— Exercise details —
Pull out every line containing the string "from".

— Data supplied —
※ ※ ※

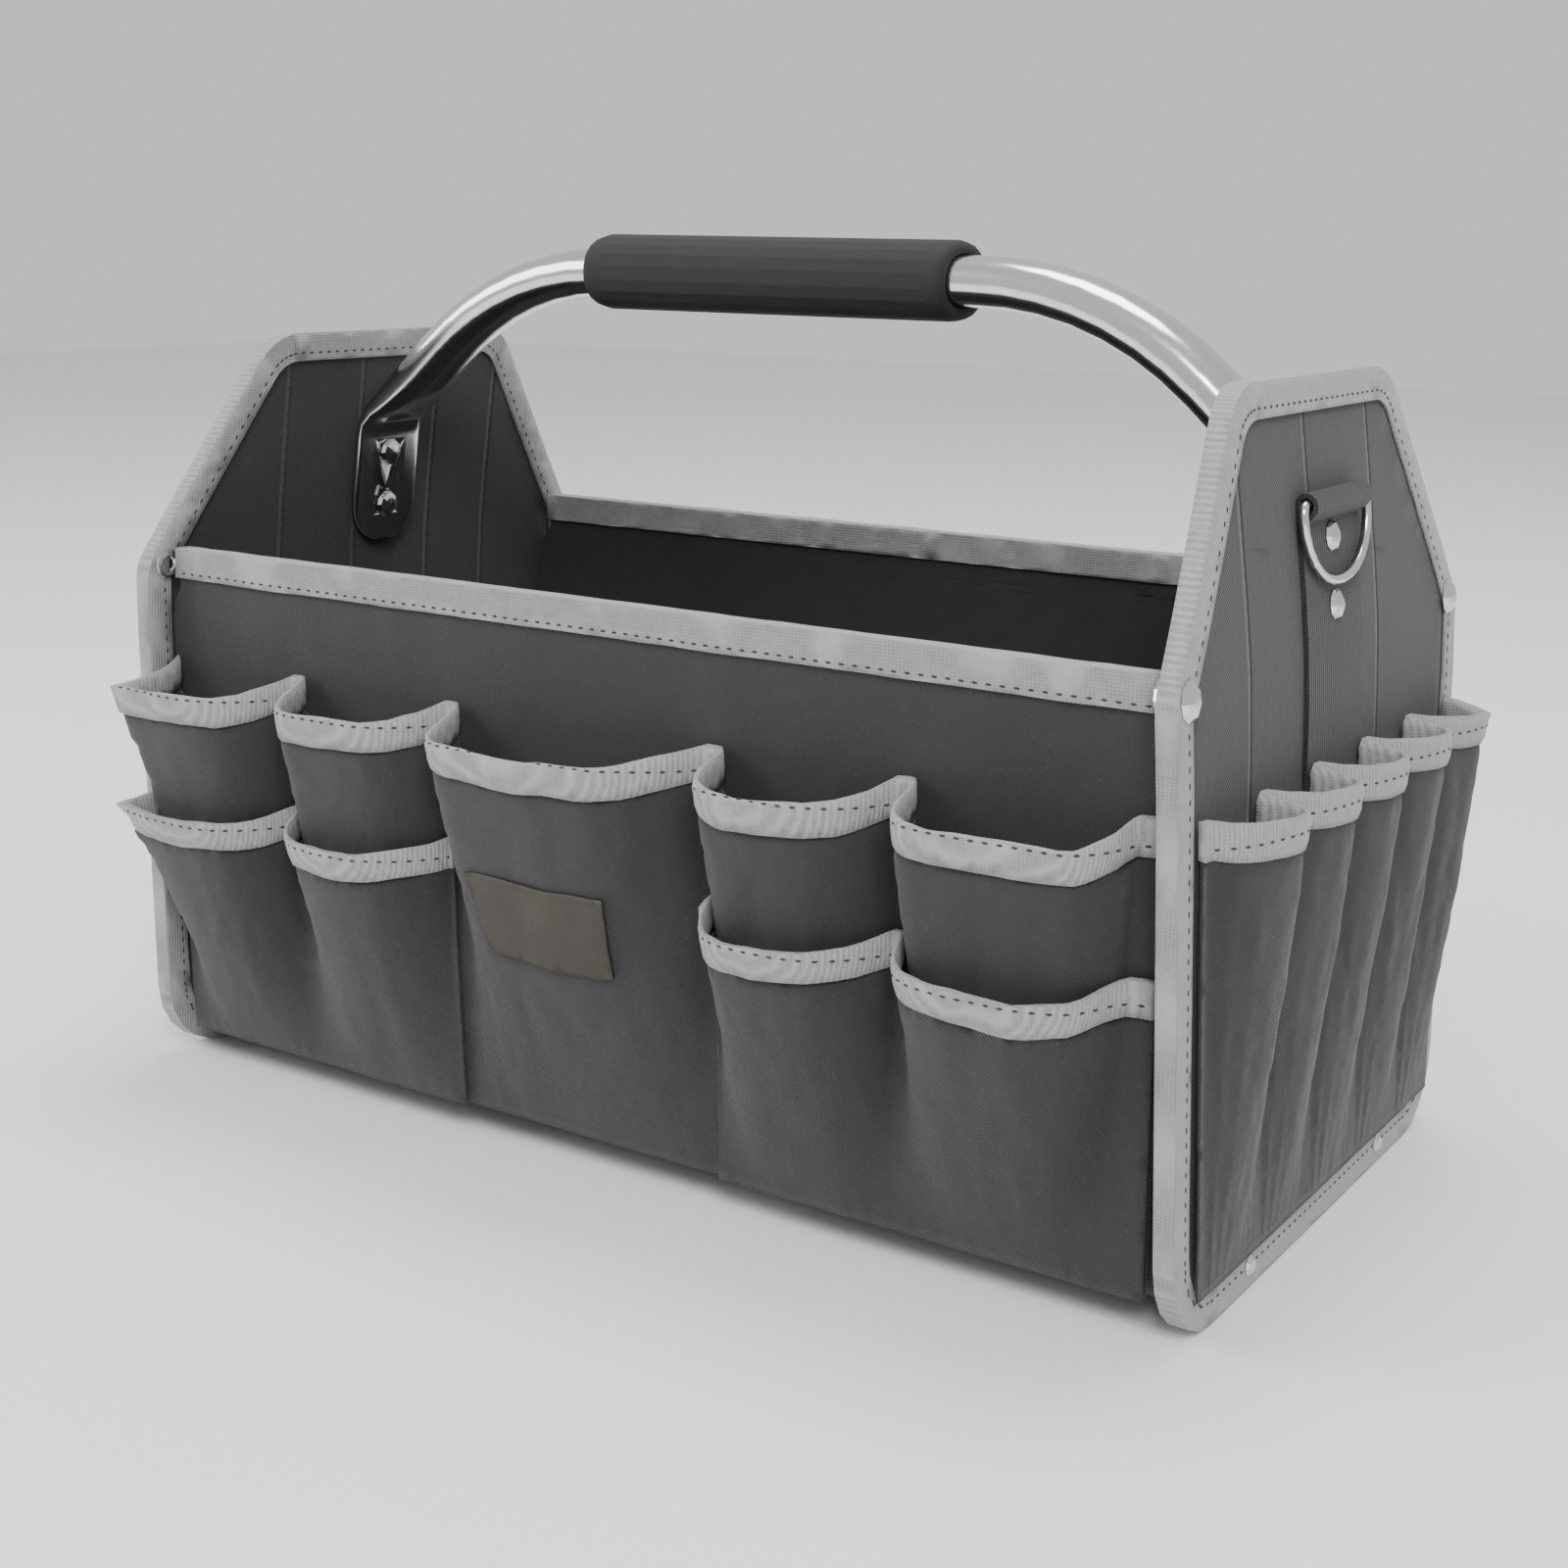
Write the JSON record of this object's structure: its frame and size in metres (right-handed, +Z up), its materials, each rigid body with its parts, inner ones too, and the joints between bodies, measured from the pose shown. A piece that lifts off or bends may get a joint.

※ ※ ※

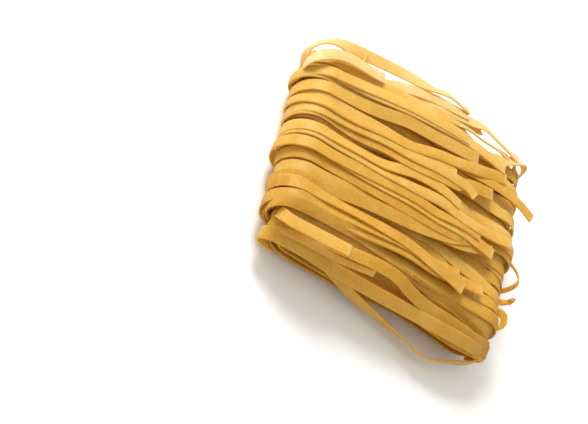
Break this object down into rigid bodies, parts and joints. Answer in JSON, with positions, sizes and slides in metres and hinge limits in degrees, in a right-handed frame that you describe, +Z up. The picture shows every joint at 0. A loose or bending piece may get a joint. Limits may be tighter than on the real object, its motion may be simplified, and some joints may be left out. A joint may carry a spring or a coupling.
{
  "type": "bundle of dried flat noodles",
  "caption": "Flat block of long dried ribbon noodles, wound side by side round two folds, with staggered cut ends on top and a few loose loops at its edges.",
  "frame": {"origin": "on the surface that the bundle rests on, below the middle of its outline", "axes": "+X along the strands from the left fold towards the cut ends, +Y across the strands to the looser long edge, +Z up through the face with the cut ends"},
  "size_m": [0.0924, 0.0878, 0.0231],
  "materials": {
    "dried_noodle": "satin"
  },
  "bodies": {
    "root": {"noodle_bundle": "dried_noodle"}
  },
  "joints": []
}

※ ※ ※

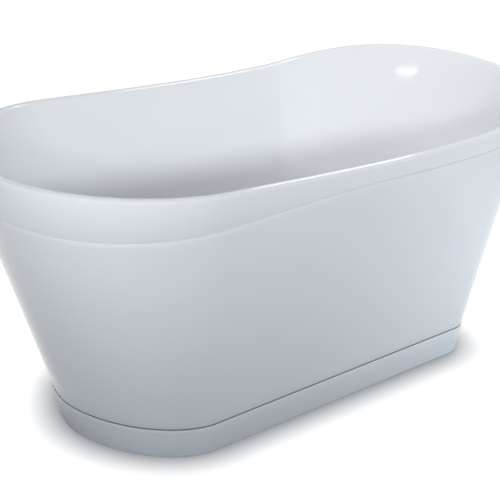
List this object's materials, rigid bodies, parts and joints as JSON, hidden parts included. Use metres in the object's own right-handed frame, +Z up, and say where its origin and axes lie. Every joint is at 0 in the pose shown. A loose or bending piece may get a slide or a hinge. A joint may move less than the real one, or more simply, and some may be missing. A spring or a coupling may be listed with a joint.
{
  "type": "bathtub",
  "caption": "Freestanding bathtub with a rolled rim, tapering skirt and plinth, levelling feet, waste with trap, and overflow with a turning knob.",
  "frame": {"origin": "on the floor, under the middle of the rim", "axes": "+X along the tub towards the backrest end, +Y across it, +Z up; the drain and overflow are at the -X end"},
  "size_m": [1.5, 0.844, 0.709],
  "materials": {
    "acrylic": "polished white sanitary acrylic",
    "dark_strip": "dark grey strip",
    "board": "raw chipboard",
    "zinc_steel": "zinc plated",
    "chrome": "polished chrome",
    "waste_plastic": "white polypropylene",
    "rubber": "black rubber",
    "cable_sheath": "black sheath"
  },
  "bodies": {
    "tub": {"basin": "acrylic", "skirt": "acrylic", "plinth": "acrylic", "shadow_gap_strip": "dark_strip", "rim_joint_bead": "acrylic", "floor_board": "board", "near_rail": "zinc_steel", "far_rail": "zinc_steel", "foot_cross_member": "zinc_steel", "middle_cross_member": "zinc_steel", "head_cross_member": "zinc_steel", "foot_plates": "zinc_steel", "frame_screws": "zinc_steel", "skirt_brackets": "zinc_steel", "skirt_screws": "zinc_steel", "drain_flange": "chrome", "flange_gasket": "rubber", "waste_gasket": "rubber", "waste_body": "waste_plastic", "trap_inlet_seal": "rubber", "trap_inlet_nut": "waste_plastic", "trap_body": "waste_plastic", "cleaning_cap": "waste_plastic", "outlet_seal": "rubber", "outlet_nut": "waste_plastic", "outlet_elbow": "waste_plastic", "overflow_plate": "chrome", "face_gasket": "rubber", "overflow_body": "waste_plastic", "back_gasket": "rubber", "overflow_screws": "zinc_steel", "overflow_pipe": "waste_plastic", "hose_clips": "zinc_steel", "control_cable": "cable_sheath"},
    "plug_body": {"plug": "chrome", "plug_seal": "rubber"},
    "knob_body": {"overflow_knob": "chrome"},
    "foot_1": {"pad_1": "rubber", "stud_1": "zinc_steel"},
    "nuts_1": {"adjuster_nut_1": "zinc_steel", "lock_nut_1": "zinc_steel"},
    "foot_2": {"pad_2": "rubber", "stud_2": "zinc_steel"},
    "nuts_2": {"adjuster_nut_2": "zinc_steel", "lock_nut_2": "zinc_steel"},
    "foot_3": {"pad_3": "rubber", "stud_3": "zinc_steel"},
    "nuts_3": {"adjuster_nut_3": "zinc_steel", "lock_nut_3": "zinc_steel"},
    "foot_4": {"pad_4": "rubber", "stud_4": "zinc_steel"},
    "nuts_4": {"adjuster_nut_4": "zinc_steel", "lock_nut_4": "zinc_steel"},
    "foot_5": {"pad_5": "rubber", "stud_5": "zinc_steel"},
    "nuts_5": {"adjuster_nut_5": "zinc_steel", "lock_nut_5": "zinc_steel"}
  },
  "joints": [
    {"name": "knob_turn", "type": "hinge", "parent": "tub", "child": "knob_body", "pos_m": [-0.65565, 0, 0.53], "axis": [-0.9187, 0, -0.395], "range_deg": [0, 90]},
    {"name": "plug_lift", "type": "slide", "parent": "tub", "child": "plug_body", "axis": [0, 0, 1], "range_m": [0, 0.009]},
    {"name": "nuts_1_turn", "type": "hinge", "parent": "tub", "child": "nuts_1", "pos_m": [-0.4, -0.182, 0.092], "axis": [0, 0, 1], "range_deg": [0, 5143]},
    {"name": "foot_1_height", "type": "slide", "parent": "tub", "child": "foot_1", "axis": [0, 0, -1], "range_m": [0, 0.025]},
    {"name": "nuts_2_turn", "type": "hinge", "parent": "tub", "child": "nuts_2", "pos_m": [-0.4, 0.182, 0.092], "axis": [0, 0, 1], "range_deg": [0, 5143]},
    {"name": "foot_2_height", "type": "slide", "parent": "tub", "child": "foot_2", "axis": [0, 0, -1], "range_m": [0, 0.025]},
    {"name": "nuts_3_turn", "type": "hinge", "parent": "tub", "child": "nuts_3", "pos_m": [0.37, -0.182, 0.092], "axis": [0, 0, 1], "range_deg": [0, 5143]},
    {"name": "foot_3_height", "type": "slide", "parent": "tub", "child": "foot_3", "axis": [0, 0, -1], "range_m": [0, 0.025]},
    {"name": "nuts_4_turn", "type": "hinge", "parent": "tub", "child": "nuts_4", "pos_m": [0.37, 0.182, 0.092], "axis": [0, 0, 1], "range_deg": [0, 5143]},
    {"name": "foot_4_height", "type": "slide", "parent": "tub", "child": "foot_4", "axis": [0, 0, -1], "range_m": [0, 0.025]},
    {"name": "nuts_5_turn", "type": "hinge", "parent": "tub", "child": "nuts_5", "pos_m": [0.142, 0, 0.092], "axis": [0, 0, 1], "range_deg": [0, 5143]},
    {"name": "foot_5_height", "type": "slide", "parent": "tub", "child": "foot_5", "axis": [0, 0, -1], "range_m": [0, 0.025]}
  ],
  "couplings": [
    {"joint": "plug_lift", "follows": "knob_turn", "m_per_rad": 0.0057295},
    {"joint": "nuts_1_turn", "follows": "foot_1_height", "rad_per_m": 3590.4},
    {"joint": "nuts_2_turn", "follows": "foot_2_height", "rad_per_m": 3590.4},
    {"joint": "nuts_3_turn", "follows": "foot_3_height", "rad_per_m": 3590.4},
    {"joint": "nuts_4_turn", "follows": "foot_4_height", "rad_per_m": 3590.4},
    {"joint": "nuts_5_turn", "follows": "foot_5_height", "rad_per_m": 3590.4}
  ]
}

※ ※ ※

— Task solution —
Write the JSON record of this object's structure: its frame and size in metres (right-handed, +Z up), its materials, each rigid body with its parts, inner ones too, and the joints between bodies, measured from the pose shown. A piece that lifts off or bends may get a joint.
  "frame": {"origin": "on the surface that the bundle rests on, below the middle of its outline", "axes": "+X along the strands from the left fold towards the cut ends, +Y across the strands to the looser long edge, +Z up through the face with the cut ends"},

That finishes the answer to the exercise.